Streams can be further refined, e.g, a stream to receive input or a stream to send a files contents to standard output. UNIX/linux connects and keeps open 3 filestreams for us right off the bat, stdin (standard input), stdout (standard output) and stderr (standard error). Streams can be built as data structures themselves or objects which allows us to perform more complex operations of the data streaming through them, like opening the stream, closing the stream or error checking the file a stream is connected to. C++'s cin is an example of a stream object.
Surely, if you so choose, you can write your own stream.
Definition
A stream is a reusable piece of code that abstracts the complexity of dealing with data while providing useful operations to perform on data.
The point of the stream is to provide a layer of abstraction between you and the backing store. Thus a given block of code that uses a stream need not care if the backing store is a disk file, memory, etc...
In addition to things mentioned above there is a different kind of streams - as defined in functional programming languages such as Scheme or Haskell - a possibly infinite datastructure which is generated by some function on-demand.
The word "stream" has been chosen because it represents (in real life) a very similar meaning to what we want to convey when we use it.
Start thinking about the analogy to a water stream. You receive a continuous flow of data, just like water continuously flows in a river. You don't necessarily know where the data is coming from, and most often you don't need to; be it from a file, a socket, or any other source, it doesn't (shouldn't) really matter. This is very similar to receiving a stream of water, whereby you don't need to know where it is coming from; be it from a lake, a fountain, or any other source, it doesn't (shouldn't) really matter. source
To add to the echo chamber, the stream is an abstraction so you don't care about the underlying store. It makes the most sense when you consider scenarios with and without streams.
Files are uninteresting for the most part because streams don't do much above and beyond what non-stream-based methods I'm familiar with did. Let's start with internet files.
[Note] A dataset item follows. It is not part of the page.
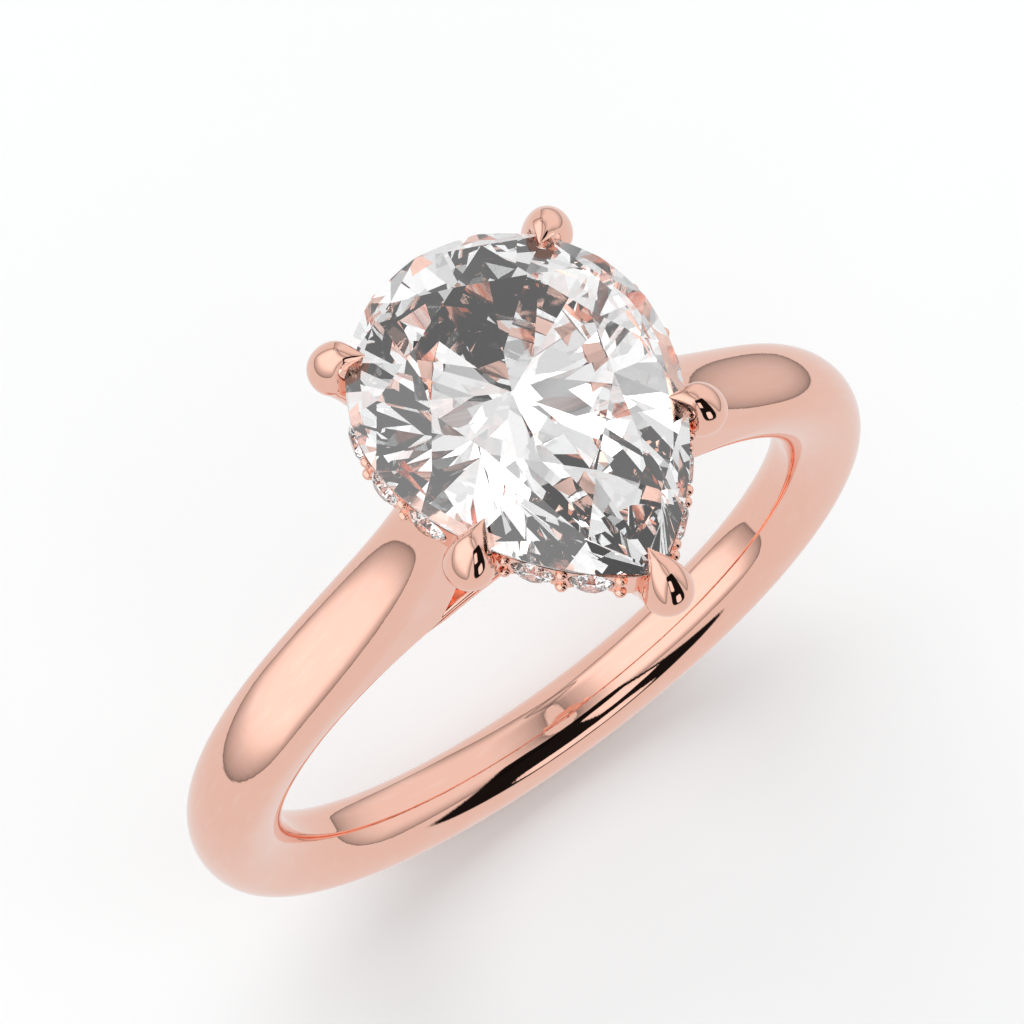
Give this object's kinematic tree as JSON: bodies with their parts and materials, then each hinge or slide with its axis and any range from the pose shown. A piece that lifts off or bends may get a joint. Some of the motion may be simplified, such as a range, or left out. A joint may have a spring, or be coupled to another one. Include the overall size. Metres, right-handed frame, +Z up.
{
  "type": "engagement ring",
  "caption": "Rose gold engagement ring with a pear-cut centre stone in teardrop claws, a hidden halo of small stones under its edge and cathedral shoulders on a comfort-fit band.",
  "frame": {"origin": "centre of the finger hole", "axes": "+Y along the finger away from the pear's point, +Z up through the centre stone, +X to the right shoulder"},
  "size_m": [0.0212, 0.0101, 0.0263],
  "materials": {
    "polished_gold": "mirror-polished rose gold",
    "head_gold": "polished rose gold",
    "centre_diamond": "faceted clear stone",
    "halo_diamond": "faceted clear stone"
  },
  "bodies": {
    "root": {"shank": "polished_gold", "shoulder_left": "polished_gold", "shoulder_right": "polished_gold", "base_rail": "head_gold", "halo_rail": "head_gold", "halo_beads": "head_gold", "centre_stone": "centre_diamond", "claw_point": "head_gold", "claw_wing_left": "head_gold", "claw_wing_right": "head_gold", "claw_rear_left": "head_gold", "claw_rear_right": "head_gold", "halo_stone_left_1": "halo_diamond", "halo_stone_left_2": "halo_diamond", "halo_stone_left_3": "halo_diamond", "halo_stone_left_4": "halo_diamond", "halo_stone_left_5": "halo_diamond", "halo_stone_left_6": "halo_diamond", "halo_stone_left_7": "halo_diamond", "halo_stone_right_1": "halo_diamond", "halo_stone_right_2": "halo_diamond", "halo_stone_right_3": "halo_diamond", "halo_stone_right_4": "halo_diamond", "halo_stone_right_5": "halo_diamond", "halo_stone_right_6": "halo_diamond", "halo_stone_right_7": "halo_diamond"}
  },
  "joints": []
}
If I want to download a file from the internet, I have to open a TCP socket, make a connection, and receive bytes until there are no more bytes. I have to manage a buffer, know the size of the expected file, and write code to detect when the connection is dropped and handle this appropriately.
Let's say I have some sort of TcpDataStream object. I create it with the appropriate connection information, then read bytes from the stream until it says there aren't any more bytes. The stream handles the buffer management, end-of-data conditions, and connection management.
In this way, streams make I/O easier. You could certainly write a TcpFileDownloader class that does what the stream does, but then you have a class that's specific to TCP. Most stream interfaces simply provide a Read() and Write() method, and any more complicated concepts are handled by the internal implementation. Because of this, you can use the same basic code to read or write to memory, disk files, sockets, and many other data stores.
The visualisation I use is conveyor belts, not in real factories because I don't know anything about that, but in cartoon factories where items move along lines and get stamped and boxed and counted and checked by a sequence of dumb devices.
You have simple components that do one thing, for example a device to put a cherry on a cake. This device has an input stream of cherryless cakes, and an output stream of cakes with cherries. There are three advantages worth mentioning structuring your processing in this way.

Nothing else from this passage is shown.